Select, from the data, each line where "parts" occurs.
— BEGIN Information supplied —
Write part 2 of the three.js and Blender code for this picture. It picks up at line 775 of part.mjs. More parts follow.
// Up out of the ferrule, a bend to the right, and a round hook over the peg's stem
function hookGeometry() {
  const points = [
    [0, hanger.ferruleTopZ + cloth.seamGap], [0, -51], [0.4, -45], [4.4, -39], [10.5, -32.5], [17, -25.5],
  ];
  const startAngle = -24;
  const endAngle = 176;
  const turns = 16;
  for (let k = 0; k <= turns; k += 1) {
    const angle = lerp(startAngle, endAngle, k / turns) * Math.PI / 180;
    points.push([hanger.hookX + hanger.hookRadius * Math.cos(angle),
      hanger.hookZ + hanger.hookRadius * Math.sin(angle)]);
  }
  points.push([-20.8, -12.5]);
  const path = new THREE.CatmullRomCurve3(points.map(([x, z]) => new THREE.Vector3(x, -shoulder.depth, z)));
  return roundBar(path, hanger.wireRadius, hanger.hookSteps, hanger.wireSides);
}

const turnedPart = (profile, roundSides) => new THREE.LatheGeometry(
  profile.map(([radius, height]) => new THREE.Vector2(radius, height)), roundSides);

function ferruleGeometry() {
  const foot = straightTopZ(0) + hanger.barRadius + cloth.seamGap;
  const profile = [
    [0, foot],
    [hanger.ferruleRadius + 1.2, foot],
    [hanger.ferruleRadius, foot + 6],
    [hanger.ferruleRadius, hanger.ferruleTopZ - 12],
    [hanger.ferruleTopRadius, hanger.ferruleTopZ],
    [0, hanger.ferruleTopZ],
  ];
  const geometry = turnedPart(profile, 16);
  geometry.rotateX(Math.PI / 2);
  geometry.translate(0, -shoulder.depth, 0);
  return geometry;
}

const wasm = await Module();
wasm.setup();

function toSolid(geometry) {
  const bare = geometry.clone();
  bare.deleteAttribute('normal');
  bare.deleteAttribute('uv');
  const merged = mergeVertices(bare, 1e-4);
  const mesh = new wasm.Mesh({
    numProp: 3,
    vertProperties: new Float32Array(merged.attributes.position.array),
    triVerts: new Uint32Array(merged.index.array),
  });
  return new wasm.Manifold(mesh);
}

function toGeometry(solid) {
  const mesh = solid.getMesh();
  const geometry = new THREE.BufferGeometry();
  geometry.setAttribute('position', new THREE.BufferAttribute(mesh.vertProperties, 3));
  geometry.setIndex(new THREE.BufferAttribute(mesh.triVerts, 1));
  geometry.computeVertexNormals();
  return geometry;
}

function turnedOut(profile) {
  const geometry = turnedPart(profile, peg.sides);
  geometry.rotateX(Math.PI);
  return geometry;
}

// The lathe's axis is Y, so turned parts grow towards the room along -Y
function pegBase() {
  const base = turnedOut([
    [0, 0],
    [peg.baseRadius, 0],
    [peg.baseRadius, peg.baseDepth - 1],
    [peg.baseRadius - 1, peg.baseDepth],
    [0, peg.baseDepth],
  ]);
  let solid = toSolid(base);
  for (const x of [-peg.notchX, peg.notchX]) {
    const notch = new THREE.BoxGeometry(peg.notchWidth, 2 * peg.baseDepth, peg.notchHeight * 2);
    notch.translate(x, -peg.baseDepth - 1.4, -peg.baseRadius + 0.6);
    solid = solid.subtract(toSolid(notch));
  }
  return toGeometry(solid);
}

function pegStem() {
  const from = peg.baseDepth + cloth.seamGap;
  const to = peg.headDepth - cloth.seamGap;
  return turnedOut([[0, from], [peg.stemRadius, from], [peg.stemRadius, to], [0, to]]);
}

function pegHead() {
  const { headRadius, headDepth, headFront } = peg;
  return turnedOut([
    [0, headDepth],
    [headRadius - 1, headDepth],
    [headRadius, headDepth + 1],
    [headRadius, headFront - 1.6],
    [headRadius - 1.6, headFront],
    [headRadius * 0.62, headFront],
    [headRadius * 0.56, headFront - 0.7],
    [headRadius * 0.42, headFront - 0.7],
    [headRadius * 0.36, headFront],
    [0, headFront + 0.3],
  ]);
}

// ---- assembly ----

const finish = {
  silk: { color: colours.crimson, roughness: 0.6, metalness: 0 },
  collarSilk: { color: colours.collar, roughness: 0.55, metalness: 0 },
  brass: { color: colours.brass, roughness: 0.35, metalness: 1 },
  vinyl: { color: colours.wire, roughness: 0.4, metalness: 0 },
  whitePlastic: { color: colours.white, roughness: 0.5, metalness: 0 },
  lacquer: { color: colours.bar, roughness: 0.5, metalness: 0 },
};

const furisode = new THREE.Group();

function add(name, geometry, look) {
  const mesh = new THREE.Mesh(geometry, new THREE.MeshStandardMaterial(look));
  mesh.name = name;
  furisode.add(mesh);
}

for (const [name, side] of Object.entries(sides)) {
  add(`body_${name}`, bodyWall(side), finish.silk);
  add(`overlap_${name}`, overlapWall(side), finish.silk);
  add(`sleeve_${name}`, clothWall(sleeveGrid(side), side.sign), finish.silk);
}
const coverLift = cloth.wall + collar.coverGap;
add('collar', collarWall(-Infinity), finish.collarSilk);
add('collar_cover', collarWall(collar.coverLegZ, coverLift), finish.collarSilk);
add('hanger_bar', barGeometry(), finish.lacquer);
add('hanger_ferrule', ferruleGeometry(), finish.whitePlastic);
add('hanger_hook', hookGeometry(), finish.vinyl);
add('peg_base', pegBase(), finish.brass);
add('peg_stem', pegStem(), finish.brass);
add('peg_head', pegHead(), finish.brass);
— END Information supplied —
### Finished answer
Write part 2 of the three.js and Blender code for this picture. It picks up at line 775 of part.mjs. More parts follow.
// The lathe's axis is Y, so turned parts grow towards the room along -Y